Rede ativista de mulheres negras e periféricas é retratada em estudo da USP

Pesquisadora aborda vivência e militância de mulheres negras das periferias sul da cidade de São Paulo

Vista do Jardim Ângela, periferia da zona sul da cidade de São Paulo — Foto: reprodução / Mateus Cerqueira

Dissertação de mestrado defendida recentemente, na Faculdade de Filosofia, Letras e Ciências Humanas (FFLCH), por Alessandra Kelly Tavares de Oliveira, e intitulada Gritos e silêncios: um mergulho no cotidiano e na intimidade de mulheres negras ativistas da periferia sul de São Paulo, analisa como as redes de ativismo compostas por mulheres periféricas produzem conhecimento e sentidos políticos.

Após 4 anos de aprofundamento, a pesquisadora, nascida no Jardim Ângela, na década de 80, decidiu escrever sobre temas pessoais e coletivos, que se entrelaçam ao longo da dissertação, pois ela também se encaixava nos adjetivos dos corpos que procurava estudar, ou seja, mulher, ativista, negra e moradora da periferia sul da capital paulista.

Ao participar de redes de debates realizados por mulheres negras dentro da periferia, a autora percebeu que as ideias produzidas por essas figuras eram uma forma de conhecimento e militância: “Conforme os movimentos foram se formando, principalmente em 2011, quando a sociabilidade de gênero se fortaleceu, eu tinha uma hipótese que aquelas coletividades estavam produzindo conhecimento”, afirma Alessandra.

Por ser parte dos objetos de estudo, ela teve o desafio de saber se distanciar para coletar materiais relevantes para a dissertação. “Foi muito interessante escrever com pessoas que sabiam o que estava produzindo e que se colocavam no direito de também guiar o meu texto. Então fiz essa costura, entre essas ideias externas, a antropologia e os meus desafios pessoais”.

O entrelaçamento de ideias desenvolvido pela autora transpassa anos ao apresentar uma linha do tempo em que importantes movimentos sociais vão se desenvolvendo dentro das periferias da zona sul. O nascimento de saraus, associações culturais, publicações literárias, espetáculos, ocupações e amostras culturais são alguns dos marcos históricos importantes que Alessandra aponta como fundamentais para a constituição da rede de mulheres negras da zona sul de São Paulo.

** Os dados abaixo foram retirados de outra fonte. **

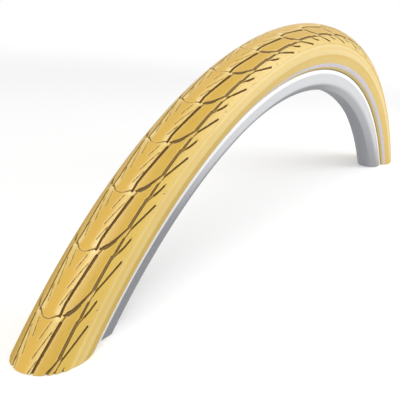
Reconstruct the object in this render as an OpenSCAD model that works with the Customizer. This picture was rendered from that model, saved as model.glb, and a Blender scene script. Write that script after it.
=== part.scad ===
// A cut section of a bicycle tyre, mounted with its inner tube on a length of double-wall rim.
// Both ends are cut by one level plane, so the arch stands on its two cut faces.
//
// Every layer is drawn once as a flat section and turned about the wheel's axle.
// In the flat section x is the distance from the axle and y the distance from the middle plane.

/* [Wheel] */
// Diameter of the seat that the beads rest on
bead_seat_d = 622; // [500:1:635]
// Height of the cutting plane above the axle
cut_height = 202; // [170:1:240]

/* [Tyre] */
// Width of the tyre across its sidewalls
section_w = 32.6; // [27:0.1:40]
// Height of the tread's top above the round of the sidewalls
tread_rise = 2.1; // [1.8:0.1:3.5]
// Radius of the tread from shoulder to shoulder
tread_r = 16; // [14.5:0.5:19]
// Angle from the crown to the edge of the tread
tread_edge_a = 67; // [50:1:75]
// Thickness of the sidewall rubber
sidewall_t = 1.1; // [0.7:0.1:1.6]
// Thickness of one layer of casing cloth
ply_t = 0.4; // [0.3:0.05:0.6]
// Thickness of the puncture belt
belt_t = 0.8; // [0.5:0.1:1.2]
// Width of the puncture belt
belt_w = 22; // [14:1:26]
// Thickness of the chafer strip where it lies against the rim
chafer_t = 0.4; // [0.3:0.05:0.6]
// Radius of the bend that lays the casing over the rim's edge
clinch_r = 3.4; // [2.8:0.1:4.2]
// Height of that bend above the bead seat
clinch_h = 4; // [3.4:0.1:4.8]

/* [Reflective stripe] */
// Angle from the crown to the stripe's outer edge
stripe_from_a = 119; // [90:1:122]
// Angle from the crown to the stripe's inner edge
stripe_to_a = 132; // [125:1:134]
// Thickness of the stripe
stripe_t = 0.2; // [0.1:0.05:0.4]

/* [Bead] */
// Diameter of one steel strand
wire_d = 1; // [0.8:0.05:1.2]
// Rubber between two strands
wire_gap = 0.25; // [0.2:0.05:0.4]
// Rubber around the bundle of strands
wire_cover = 0.25; // [0.2:0.05:0.4]

/* [Inner tube and tape] */
// Wall of the inner tube
tube_t = 0.9; // [0.6:0.1:1.4]
// Clearance between the tube and what it presses on
tube_gap = 0.1; // [0.05:0.05:0.2]
// Thickness of the rim tape
tape_t = 0.5; // [0.3:0.1:0.8]
// Clearance at each edge of the rim tape
tape_gap = 0.1; // [0.05:0.05:0.3]

/* [Rim] */
// Width between the rim's flanges
rim_inner_w = 17; // [15:0.5:19]
// Thickness of a flange
flange_t = 2; // [1.8:0.1:3]
// Height of a flange above the bead seat
flange_h = 5.5; // [5:0.1:6]
// Height of the flat brake track below the flange's top
track_h = 10.3; // [9.5:0.1:12]
// Depth of the rim from the flange's top to its hub face
rim_depth = 16.1; // [15.5:0.1:22]
// Width of the flat hub face
hub_face_w = 10.4; // [8:0.1:13]
// Thickness of the rim's walls
rim_wall = 1.5; // [1.2:0.1:1.8]
// Depth of the well below the bead seat
well_depth = 3; // [2.4:0.1:3.4]
// Width of the well's floor
well_w = 7.2; // [6.5:0.1:8]
// Slope of the well, measured across the rim
well_slope = 1.6; // [1.2:0.1:1.7]
// Chamfer on the flange's outer edge
flange_chamfer = 0.4; // [0.2:0.1:0.8]

/* [Hidden] */
$fn = 96;
TURN_FN = 256;
PLIES_UNDER_TREAD = 3;

// Section circle, on which the casing lies
casing_r = section_w / 2 - sidewall_t;
seat_r = bead_seat_d / 2;
flange_top = seat_r + flange_h;
face_y = rim_inner_w / 2;
flank_y = face_y - chafer_t;
clinch = [seat_r + clinch_h, flank_y + clinch_r];
centre_r = clinch[0] + sqrt(pow(casing_r + clinch_r, 2) - pow(clinch[1], 2));
centre = [centre_r, 0];
clinch_a = 180 - atan(clinch[1] / (centre_r - clinch[0]));
chafer_end_a = -acos((flange_h - clinch_h) / (clinch_r - chafer_t));
crown_r = centre_r + section_w / 2 + tread_rise;

// Bead: a bundle of strands, its rubber cover and one layer of casing round it
strand_ring_r = (wire_d + wire_gap) / sqrt(3);
core_r = strand_ring_r + wire_d / 2 + wire_cover;
loop_r = core_r + ply_t;
bead = [seat_r + chafer_t + loop_r, flank_y - loop_r];
toe_y = bead[1] - loop_r - chafer_t;

// The straight flank touches the inside of the casing circle and the loop round the bead
inside_r = casing_r - 2 * ply_t;
bead_reach = norm(bead - centre);
bead_a = 180 - atan(bead[1] / (centre_r - bead[0]));
flank_a = bead_a - acos((inside_r + loop_r) / bead_reach);
flank_n = [cos(flank_a), sin(flank_a)];
flank_along = [sin(flank_a), -cos(flank_a)];

// Middle of the cloth of the flank, at a distance along it from the bead
function flank_middle(distance) = bead - (core_r + ply_t / 2) * flank_n + distance * flank_along;

// Ends of the filler's flat foot, in the middle of the cloth on both sides
filler_foot = [flank_middle((core_r + (core_r + ply_t / 2) * flank_n[0]) / flank_along[0]),
    bead + [core_r, core_r + ply_t / 2]];

// Third layer and belt under the tread
belt_in_r = casing_r + (PLIES_UNDER_TREAD - 2) * ply_t;
belt_out_r = belt_in_r + belt_t;
belt_a = belt_w / (belt_in_r + belt_out_r) * 180 / PI;

// Rim levels
rim_outer_y = face_y + flange_t;
track_end_r = flange_top - track_h;
hub_r = flange_top - rim_depth;
well_r = seat_r - well_depth;
well_top_y = well_w / 2 + well_slope;
tape_top = well_r + tape_t;
neck_y = toe_y - rim_wall / 2;

// Reach of the turned arc: a little past the cut at the tread
past_cut_a = 1.5;
half_sweep = acos(cut_height / crown_r) + past_cut_a;

// Turns a flat section about the axle and keeps what stands above the cutting plane
module arch() {
    box = 2 * crown_r;
    intersection() {
        translate([0, 0, -cut_height])
            rotate([90, 0, 0])
                rotate_extrude(angle = 2 * half_sweep, start = 90 - half_sweep, $fn = TURN_FN)
                    children();
        translate([-box / 2, -box / 2, 0])
            cube(box);
    }
}

// The right-hand side is the side of +y in the flat section
module left() {
    mirror([0, 1])
        children();
}

module both_sides() {
    children();
    left() children();
}

// Points along an arc about a centre
function arc(about, r, from_a, to_a, steps = 10) =
    [for (i = [0:steps]) let (a = from_a + (to_a - from_a) * i / steps) about + r * [cos(a), sin(a)]];

// A band between two radii about a point, from one angle to another
module band(about, r_in, r_out, from_a, to_a) {
    translate(about)
        intersection() {
            difference() {
                circle(r_out);
                circle(r_in);
            }
            polygon(concat([[0, 0]], arc([0, 0], 2 * r_out, from_a, to_a)));
        }
}

// A rectangle from low to high
module block(low, high) {
    translate(low)
        square(high - low);
}

// One sheet of cloth from bead to bead: inside flank, round the bead, up the flange and back under the tread
module casing_side() {
    band(centre, inside_r, inside_r + ply_t, 0, flank_a);
    polygon([centre + inside_r * flank_n, centre + (inside_r + ply_t) * flank_n,
        bead - core_r * flank_n, bead - loop_r * flank_n]);
    band(bead, core_r, loop_r, 90, flank_a + 180);
    block([bead[0], flank_y - ply_t], [clinch[0], flank_y]);
    band(clinch, clinch_r, clinch_r + ply_t, -90, clinch_a - 180);
    band(centre, casing_r - ply_t, casing_r, 0, clinch_a);
    band(centre, casing_r, belt_in_r, 0, belt_a);
}

module casing_section() {
    both_sides()
        casing_side();
}

// Three strands, a wire and a gap from each other
module strands() {
    for (a = [0, 120, 240])
        translate(bead + strand_ring_r * [cos(a), sin(a)])
            circle(d = wire_d, $fn = 48);
}

// Rubber jacket round the strands
module jacket_section() {
    difference() {
        translate(bead)
            circle(core_r);
        strands();
    }
}

// Rubber in the wedge between the two runs of casing. Its flat foot rests on the jacket, and its tip
// stops short of the place where the two runs meet, because there the wedge has no thickness.
module filler_section() {
    short_of = 34;
    bend = arc(clinch, clinch_r + ply_t / 2, -90, clinch_a - 180 - short_of);
    tip = (bend[len(bend) - 1] - bead) * flank_along;
    difference() {
        polygon(concat(filler_foot, bend, [flank_middle(tip)]));
        casing_side();
    }
}

module chafer_section() {
    difference() {
        union() {
            block([seat_r, toe_y], [bead[0], face_y]);
            block([seat_r, flank_y], [clinch[0], face_y]);
        }
        translate(bead)
            circle(loop_r);
    }
    band(clinch, clinch_r - chafer_t, clinch_r, -90, chafer_end_a);
}

// The skin of one side. Its foot follows the bend of the casing and lies on the flange's top.
module sidewall_section() {
    outer_r = section_w / 2;
    chafer_end = clinch + (clinch_r - chafer_t) * [cos(chafer_end_a), sin(chafer_end_a)];
    difference() {
        intersection() {
            translate(centre)
                circle(outer_r);
            polygon(concat([centre, centre + 2 * outer_r * [cos(tread_edge_a), sin(tread_edge_a)],
                [flange_top, 2 * outer_r], chafer_end], arc(clinch, clinch_r, chafer_end_a, clinch_a - 180)));
        }
        translate(centre)
            circle(casing_r);
    }
}

module stripe_section() {
    band(centre, section_w / 2, section_w / 2 + stripe_t, stripe_from_a, stripe_to_a);
}

module belt_section() {
    band(centre, belt_in_r, belt_out_r, -belt_a, belt_a);
}

module tread_section() {
    reach = 2 * crown_r;
    difference() {
        intersection() {
            translate([crown_r - tread_r, 0])
                circle(tread_r);
            translate(centre)
                polygon([[0, 0], reach * [cos(tread_edge_a), -sin(tread_edge_a)],
                    [reach, 0], reach * [cos(tread_edge_a), sin(tread_edge_a)]]);
        }
        translate(centre)
            circle(casing_r);
        band(centre, 0, belt_out_r, -belt_a, belt_a);
    }
}

// Inner tube's outline, drawn in by some amount from the space between casing and tape
module tube_outline(inset) {
    round_r = inside_r - inset;
    foot_r = neck_y - inset;
    foot = tape_top + neck_y;
    hip = bead - (loop_r + inset) * flank_n;
    touch = centre + round_r * flank_n;
    translate(centre)
        circle(round_r);
    translate([foot, 0])
        circle(foot_r);
    polygon([touch, hip, [foot, foot_r], [foot, -foot_r], [hip[0], -hip[1]], [touch[0], -touch[1]]]);
}

module tube_section() {
    difference() {
        tube_outline(tube_gap);
        tube_outline(tube_gap + tube_t);
    }
}

module tape_section() {
    edge = well_w / 2 - tape_gap;
    block([well_r, -edge], [tape_top, edge]);
}

// A closed outline from the points of its right-hand half
module symmetric(half) {
    last = len(half) - 1;
    polygon(concat(half, [for (i = [last:-1:0]) [half[i][0], -half[i][1]]]));
}

module rim_section() {
    body = [[hub_r, hub_face_w / 2], [track_end_r, rim_outer_y], [flange_top - flange_chamfer, rim_outer_y],
        [flange_top, rim_outer_y - flange_chamfer], [flange_top, face_y], [seat_r, face_y],
        [seat_r, well_top_y], [well_r, well_w / 2]];
    inner_y = rim_outer_y - rim_wall;
    chamber = [[hub_r + rim_wall, hub_face_w / 2 - rim_wall / 4], [track_end_r, inner_y],
        [seat_r - rim_wall, inner_y], [seat_r - rim_wall, well_top_y + rim_wall / 2],
        [well_r - rim_wall, well_w / 2 + rim_wall / 2]];
    difference() {
        symmetric(body);
        symmetric(chamber);
        both_sides()
            lip_corner();
    }
}

// What the lip's inner corner loses, so that it follows the bend of the tyre
module lip_corner() {
    difference() {
        block([clinch[0], face_y - chafer_t], [flange_top + chafer_t, clinch[1]]);
        translate(clinch)
            circle(clinch_r - chafer_t);
    }
}

module tread() { color([0.86, 0.67, 0.32]) arch() tread_section(); }
module puncture_belt() { color([0.30, 0.42, 0.62]) arch() belt_section(); }
module casing() { color([0.80, 0.74, 0.60]) arch() casing_section(); }
module right_sidewall() { color([0.88, 0.74, 0.42]) arch() sidewall_section(); }
module left_sidewall() { color([0.88, 0.74, 0.42]) arch() left() sidewall_section(); }
module right_reflective_stripe() { color([0.86, 0.84, 0.86]) arch() stripe_section(); }
module left_reflective_stripe() { color([0.86, 0.84, 0.86]) arch() left() stripe_section(); }
module right_bead_wire() { color([0.55, 0.50, 0.42]) arch() strands(); }
module left_bead_wire() { color([0.55, 0.50, 0.42]) arch() left() strands(); }
module right_bead_jacket() { color([0.20, 0.18, 0.16]) arch() jacket_section(); }
module left_bead_jacket() { color([0.20, 0.18, 0.16]) arch() left() jacket_section(); }
module right_bead_filler() { color([0.15, 0.15, 0.15]) arch() filler_section(); }
module left_bead_filler() { color([0.15, 0.15, 0.15]) arch() left() filler_section(); }
module right_chafer() { color([0.35, 0.33, 0.22]) arch() chafer_section(); }
module left_chafer() { color([0.35, 0.33, 0.22]) arch() left() chafer_section(); }
module inner_tube() { color([0.12, 0.12, 0.13]) arch() tube_section(); }
module rim_tape() { color([0.20, 0.35, 0.60]) arch() tape_section(); }
module rim() { color([0.80, 0.81, 0.83]) arch() rim_section(); }

tread();
puncture_belt();
casing();
right_sidewall();
left_sidewall();
right_reflective_stripe();
left_reflective_stripe();
right_bead_wire();
left_bead_wire();
right_bead_jacket();
left_bead_jacket();
right_bead_filler();
left_bead_filler();
right_chafer();
left_chafer();
inner_tube();
rim_tape();
rim();
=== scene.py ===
# %% [markdown]
# # A section of a tan bicycle tyre on its rim
#
# The object is an arch: a little under a third of a touring tyre, mounted on a matching length of
# double-wall rim. One level cut makes both ends, so the arch stands on them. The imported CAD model
# gives the frame, and this file gives it its looks: the moulded tread, the skins of the two
# sidewalls, the reflective stripes, the drawn aluminium rim, and a finish for every layer between.

# %% Load the frame
import math

import bpy
import numpy as np
from mathutils import Euler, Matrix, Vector
from mathutils.geometry import tessellate_polygon


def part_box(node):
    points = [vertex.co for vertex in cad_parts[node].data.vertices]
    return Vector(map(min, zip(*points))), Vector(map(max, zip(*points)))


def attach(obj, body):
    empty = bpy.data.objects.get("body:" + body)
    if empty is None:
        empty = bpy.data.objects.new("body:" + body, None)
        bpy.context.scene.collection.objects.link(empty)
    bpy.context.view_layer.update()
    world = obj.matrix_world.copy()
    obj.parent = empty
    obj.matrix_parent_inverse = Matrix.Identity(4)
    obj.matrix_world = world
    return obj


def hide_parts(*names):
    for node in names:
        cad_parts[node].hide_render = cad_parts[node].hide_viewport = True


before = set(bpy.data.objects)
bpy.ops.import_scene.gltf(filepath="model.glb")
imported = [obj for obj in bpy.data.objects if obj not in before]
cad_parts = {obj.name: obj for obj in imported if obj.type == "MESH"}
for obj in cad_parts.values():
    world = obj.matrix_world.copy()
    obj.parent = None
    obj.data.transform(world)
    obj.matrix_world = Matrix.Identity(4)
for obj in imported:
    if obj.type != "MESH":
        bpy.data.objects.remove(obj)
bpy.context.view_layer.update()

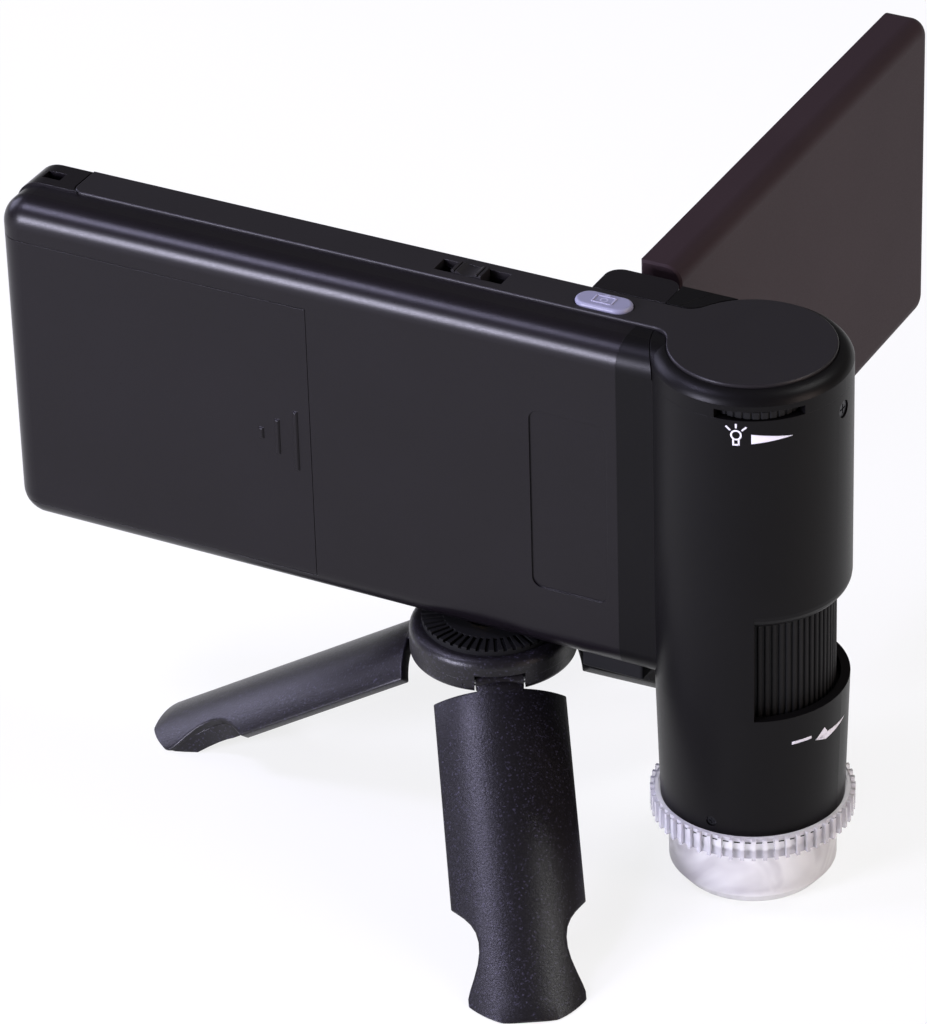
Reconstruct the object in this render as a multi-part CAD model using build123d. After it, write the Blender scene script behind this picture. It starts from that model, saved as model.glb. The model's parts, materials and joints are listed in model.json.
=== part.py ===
from build123d import *

import math
import os

# Handheld digital microscope with a swing-out screen and a folding table tripod.
# Millimetres. +X points from the body to the head, -Y is the rear cover's side, +Z is up.
# All sizes below are written from the optical axis (x = 0, y = 0) and the work surface (z = 0).
# The finished model is moved as one, so that its origin lies on the work surface under the
# middle of its footprint.

# ---- clearances -------------------------------------------------------------------------------
seam_gap = 0.12           # between two mouldings that meet at a visible seam
slide_gap = 0.20          # round a button or slider in its opening
running_gap = 0.05        # radial, a shaft in its bore
pin_length_gap = 0.30     # end play beside a hinge barrel

# ---- body: a slab with a rounded left end ------------------------------------------------------
body_end_x = -149.7
seam_x = -21.5            # where the body shells meet the head housing
rear_y = -11.0            # face of the rear shell
rear_shell_depth = 8.4
front_shell_depth = 8.3
body_bottom_z = 41.9
body_top_z = 110.1
wall = 1.8
end_corner_r = 5.5
rear_edge_r = 5.0
back_edge_r = 0.8
hollow_edge_r = 2.0

# ---- battery bay -------------------------------------------------------------------------------
cover_top_margin = 7.52    # body top to the cover's opening
cover_bottom_margin = 3.77
cover_wall = 1.6
cover_ledge = 1.4         # width of the shell's ledges behind the cover's long edges
ledge_thick = 0.8
cover_rail = 0.9          # thickness of the cover's rails that hook under the ledges
battery_length = 54.0
battery_side_margin = 6.45  # cover opening to the battery's side
battery_depth = 5.6
battery_end_gap = 2.4
contact_space = 4.0       # behind the battery, for its spring contacts
bay_end_margin = 3.44
bay_floor = 1.0
pocket_wall = 1.0
grip_ridges = ((3.1, 12.5), (7.0, 7.3), (10.4, 2.3))    # in from the cover's end, length

# ---- label recess and strap slot ---------------------------------------------------------------
label_width = 15.4
label_height = 37.2
label_depth = 0.3
label_end_gap = 2.1       # seam with the head to the label
label_top_margin = 17.1
strap_slot_y = (-0.3, 2.3)
strap_slot_reach = 8.2
strap_bar_width = 4.4
strap_slot_depth = 5.0

# ---- top plate, a racket-shaped inlay ------------------------------------------------------------
plate_proud = 0.6
plate_thick = 1.4
plate_end_x = -137.6
plate_disc_r = 15.2
plate_neck_r = 4.0

# ---- switch and buttons --------------------------------------------------------------------------
switch_window_x = (-63.0, -49.4)
switch_window_y = (-0.5, 3.5)
knob_length = 6.0
knob_x = -56.6
knob_height = 0.5         # above the top plate
switch_travel = 2.8
snap_x = -29.6
snap_y = 1.1
snap_length = 11.0
snap_width = 5.2
snap_proud = 0.7
button_travel = 0.6
flange = 0.9              # how far a button's hidden flange reaches past its opening
screw_inset = 5.0         # board edge to its screws
flange_thick = 0.7
key_r = 3.3
key_proud = 0.2
key_centre_x = -62.0
key_raise = 1.0           # middle key above the body's middle
key_spacing = 11.0

# ---- head ----------------------------------------------------------------------------------------
head_r = 18.0
barrel_bottom_r = 17.0
barrel_rim_r = 17.75
barrel_bottom_z = 16.2
cap_height = 5.0
cap_rim_drop = 2.2        # height of the cap's sloping rim
cap_rim_width = 2.6
cap_rim_bulge = 0.35
cap_skirt = 1.8
bore_r = 16.0
lower_bore_r = 15.2
wheel_ledge_z = 40.0
wheel_ledge_thick = 2.0
wheel_ledge_r = 12.4
board_ledge_drop = 5.7    # cap seam to the upper ledge
board_ledge_step = 0.4
window_bottom_z = 42.2
window_top_z = 61.4
window_half_angle = 64.0
window_edge_r = 3.0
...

Mulheres dançando e tocando instrumentos- Fotografia de José Cícero – Cortejo Periferia Segue Sangrando, 2018

E ao ser questionada sobre o impacto dessa união feminina dentro das periferias, Alessandra pontua: “Essas mulheres periféricas contribuíram direta ou indiretamente com candidaturas políticas. Além disso, o acúmulo de experiência que elas possuem ajudou para a comunicação de diversos temas, como tecnologias, ensino e até assuntos sensíveis, como abuso sexual”.

Além do impacto político, as redes de ativismo também formam novas imagens sobre o que ocorre dentro das periferias de São Paulo ao mostrar figuras femininas periféricas produzindo conhecimento e resgatando o poder da troca de pensamento para enriquecer debates democráticos. Essa imagem mostrada por Tavares ajuda a romper com o imaginário social, que relaciona a cultura periférica com a criminalidade e violência.

Sobre a importância de corpos negros e femininos como protagonistas de pesquisas acadêmicas, Alessandra responde: “Acredito que as pessoas negras sendo protagonistas das próprias histórias acrescenta muito na forma que as questões são abordadas nas ciências. Após as cotas raciais, vemos mais pesquisas sobre classes populares, negros e indígenas sendo produzidos nos espaços acadêmicos”.